Charles Stross on Planetbuilding for NEPTUNE’S BROOD (Part 2)

Earth (Photo: NASA)
“It won’t be long until you have to answer another question: why would they ever want to have anything to do with a planet, ever again?”

You can find Part 1 of this piece at this link, posted last week on the Orbit blog.

If you posit a future populated by human beings – or posthumans – who are able to live in space without rapidly dying of asphyxiation or radiation exposure, it won’t be long until you have to answer another question: why would they ever want to have anything to do with a planet, ever again?

Planets are bundles of matter so massive that their own gravitational field smooths out their bumps, dragging them into a roughly spherical shape. They’re so massive that most of their volume is inaccessible, hundreds or thousands of kilometres underfoot when you’re standing on the surface. They’re also a royal nuisance if you are a spaceborne society: it takes an inordinate amount of work to give an object lying stationary on the surface sufficient kinetic energy to overcome its gravitational potential energy, i.e. to put it into orbit.

It seems logical that a space-based civilization would therefore only bother with a planet if it provided resources unavailable in smaller gravity wells, such as asteroids. And the fly in the ointment with this issue is that most planet-bound resources are far too cheap to be worth boosting into orbit. Oxygen? Water? They’re everywhere. Carbon? There’s an entire class of asteroids – carbonaceous chondrites – made of dirty carbon. Metals like platinum? They might be rarer in free-floating rocks than in planets, but in the process of planetary formation they’re likely to sink towards the iron/nickel core while the proto-planet is still mostly molten. (We know from seismic studies that the core of the Earth is not only incredibly hot and under tremendous pressure, but it’s almost certainly made of heavier elements than the upper mantle and crustal rock formations.)

So what can you mine on a water world that would justify the expense of settling its hydrosphere?

The answer depends on how long it is since the planet formed . . .

The cover of science fiction novel by Charles Stross - Neptune's Brood
“Shin-Tethys – it’s where the mermaids mine the nuclear rocket fuel.”

For NEPTUNE’S BROOD I stacked the deck. Shin-Tethys is a younger planet than earth, only a couple of billion years old. Like Earth, Dojima system formed from a dust cloud seeded with the wreckage of a second generation supernova. In the two billion years since Shin-Tethys’ formation, radioisotopes in its crust and dissolved in its waters have been steadily decaying. But fewer half-lives have passed since they were created in the cosmic forge of that supernova.

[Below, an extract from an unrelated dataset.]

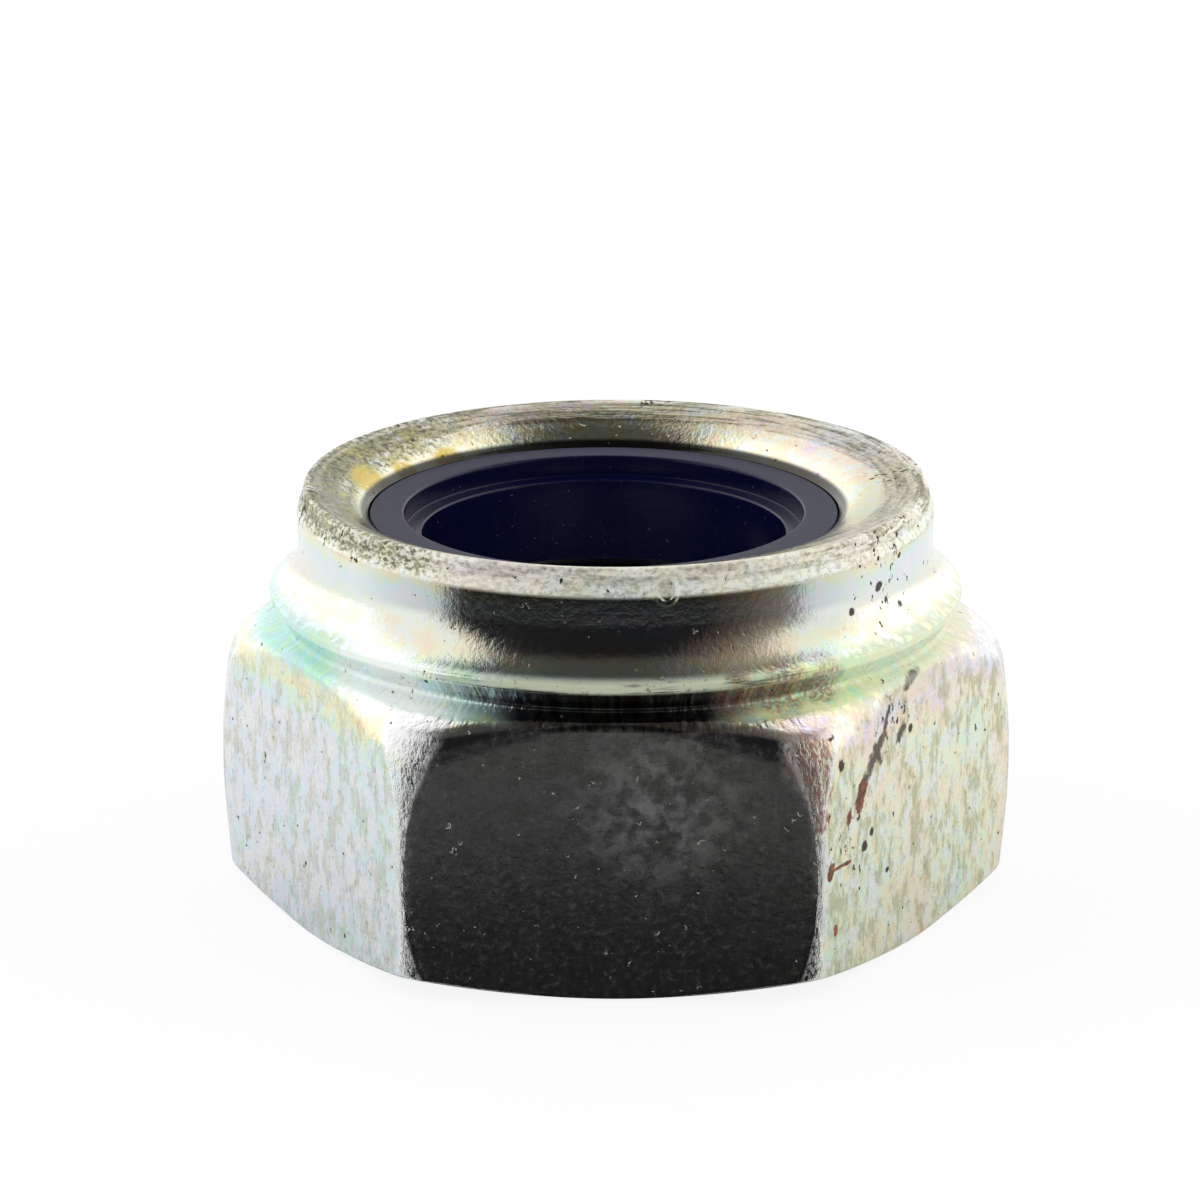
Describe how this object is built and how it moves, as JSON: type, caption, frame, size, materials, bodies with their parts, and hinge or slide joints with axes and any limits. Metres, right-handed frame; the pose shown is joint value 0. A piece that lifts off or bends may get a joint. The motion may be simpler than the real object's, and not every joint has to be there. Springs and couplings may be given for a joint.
{
  "type": "nylon insert lock nut",
  "caption": "Hexagon lock nut with a rounded collar whose rolled lip holds a stepped nylon ring above the threaded bore.",
  "frame": {"origin": "centre of the bearing face, on the thread's axis", "axes": "+Z along the thread from the bearing face to the nylon end, -Y square to one of the flats"},
  "size_m": [0.015, 0.013, 0.0079],
  "materials": {
    "plated_steel": "zinc plate with a pale iridescent passivation, streaked and lightly pitted",
    "nylon": "dark navy moulded nylon, glossy in the bore and dull on its top"
  },
  "bodies": {
    "root": {"nut_body": "plated_steel", "nylon_insert": "nylon"}
  },
  "joints": []
}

On Earth, today, roughly 0.2% of the nuclei in Uranium deposits are the fissile 235-neutron isotope; nearly all of the other 99.8% are Uranium 238, an isotope which has a half-life of 4.5 billion years and doesn’t spontaneously fission if you hit it with a neutron. (We use U-238 anyway: hit it with a neutron and you get Neptunium-239, which decays spontaneously to Plutonium-239. But Plutonium has its own drawbacks . . .)

A natural mixture of 99.8% U238 and 0.2% U235 doesn’t undergo criticality – that is, it can’t sustain a fission chain reaction. But back in the depths of history, the isotope ratio was different; there was more U235. Go back far enough, to a time when more than 3% of the naturally abundant Uranium was the lighter isotope, and pure enough deposits of Uranium ore could undergo spontaneous nuclear fission if soil erosion and local geography routed a river or a spring through the right outcrop. Water is a nuclear moderator: it slows fast neutrons produced by fission events, making them easier for other nuclei to capture, thus making it easier for a chain reaction to get going. Indeed, the critical mass of Uranium 235 in water is considerably lower than it is in solid form (as some of the staff at TEPCO’s Tokaimura reprocessing plant rediscovered to their cost in 1999.) It happened at Oklo in Gabon two billion years ago. And Shin-Tethys is young enough for spontaneous fission events to happen naturally.

One thing any space-born civilization needs is power. Solar power is great, but it becomes less and less useful the further out from the central star you go. Fusion power in the universe of “Neptune’s Brood” is available – but bulky, heavy, and expensive. Fission reactors, however, are simple, robust, well-understood, and the transhumans of this world are hardened against radiation. Uranium and Plutonium, as an energy source for space vehicles, are competitive with fusion plants across all but the greatest distances: what they lack in energy density they make up for in simplicity and compact size.

So Shin-Tethys occupies a vital niche in the political economy of Dojima system, in “Neptune’s Brood”: it’s where the mermaids mine the nuclear rocket fuel, one of the few substances that is more abundant, and easier to get hold of, at the bottom of a gravity well – as long as it’s the gravity well of a water world, where the rising hot bubbles of uranium salts undergoing prompt criticality fission can be identified by the eerie blue glow of Cerenkov radiation as they rise from the iceberg-infested depths of the world-ocean.